I don’t have a full answer to this question, but I can say that the US Navy has been thinking about this problem for 20 years. The [Millennium Challenge 2002](https://en.wikipedia.org/wiki/Millennium_Challenge_2002) was an infamous war game exercise which simulated a naval invasion by a US fleet (“Blue”) against a fictitious Persian Gulf country (“Red”). The war game was partly computer simulation, partly real-life military exercise with real ships.

The US marine general who was commanding the “Red” forces used a strategy of low-tech non-electronic communications, swarms of small boats, and a massive cruise missile salvo to “sink” an aircraft carrier and fifteen other Blue ships, ending the simulation on the second day.
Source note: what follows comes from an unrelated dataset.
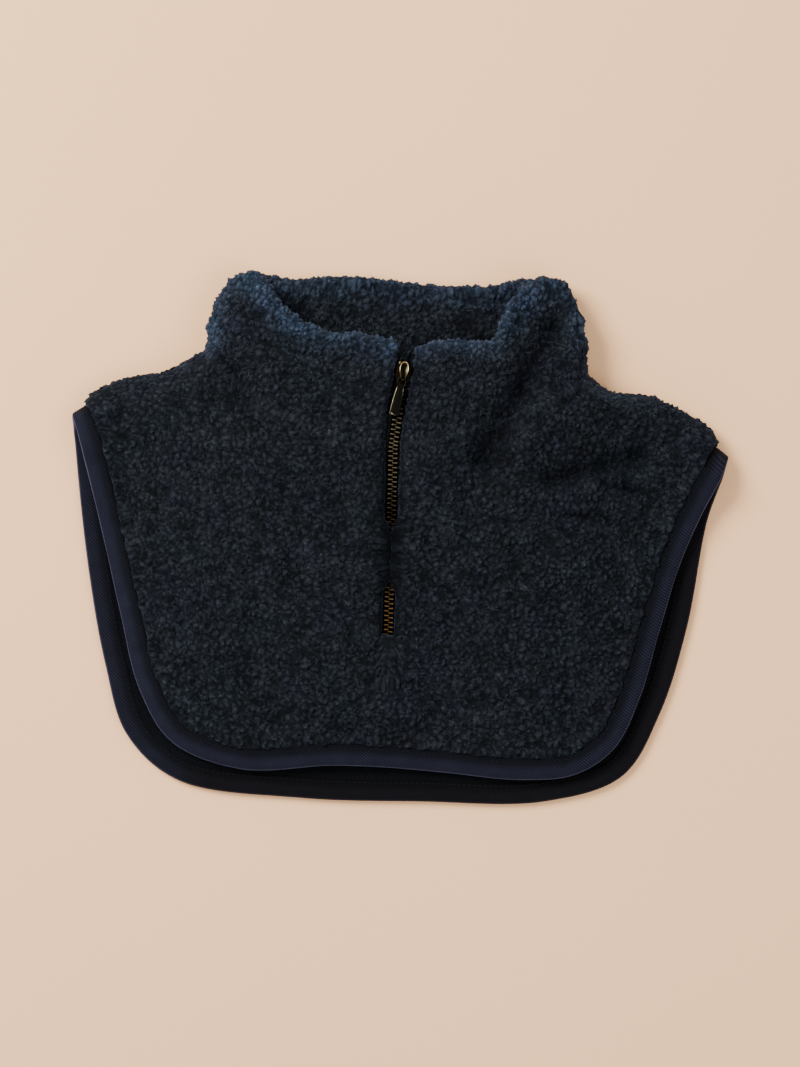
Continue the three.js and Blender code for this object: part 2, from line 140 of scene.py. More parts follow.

The simulation was then restarted on the following day with new rules that hampered Red’s tactics and ensured a Blue victory. Ever since, people have debated whether the Red general took unfair advantage of the limitations of the simulation, or whether he exposed a real weakness of US naval doctrine, and whether the Navy tried to paper over this loss to save face, or whether they just wanted to avoid wasting two weeks of simulated wargames, or all four of these at once. (Nobody’s hiding the outcome at this point, the questions are over how to interpet it.)

Anyway, the US Navy has had plenty of time to think about this simulation, and while I’m sure that many of their responses are classified, some of the weapons systems the Navy has deployed since 2002 — such as upgrades to the [Phalanx CIWS system](https://en.wikipedia.org/wiki/Phalanx_CIWS) and the development of [littoral combat ships](https://en.wikipedia.org/wiki/Littoral_combat_ship) — seem to be intended to counter the threat of small boats and missile swarms. It’s worth mentioning that this simulation took place before drones were readily available, though a CIWS will eat attack drones for lunch.

So, is the Navy now actually prepared to deal with a threat like this in real life? Hopefully we never have to find out.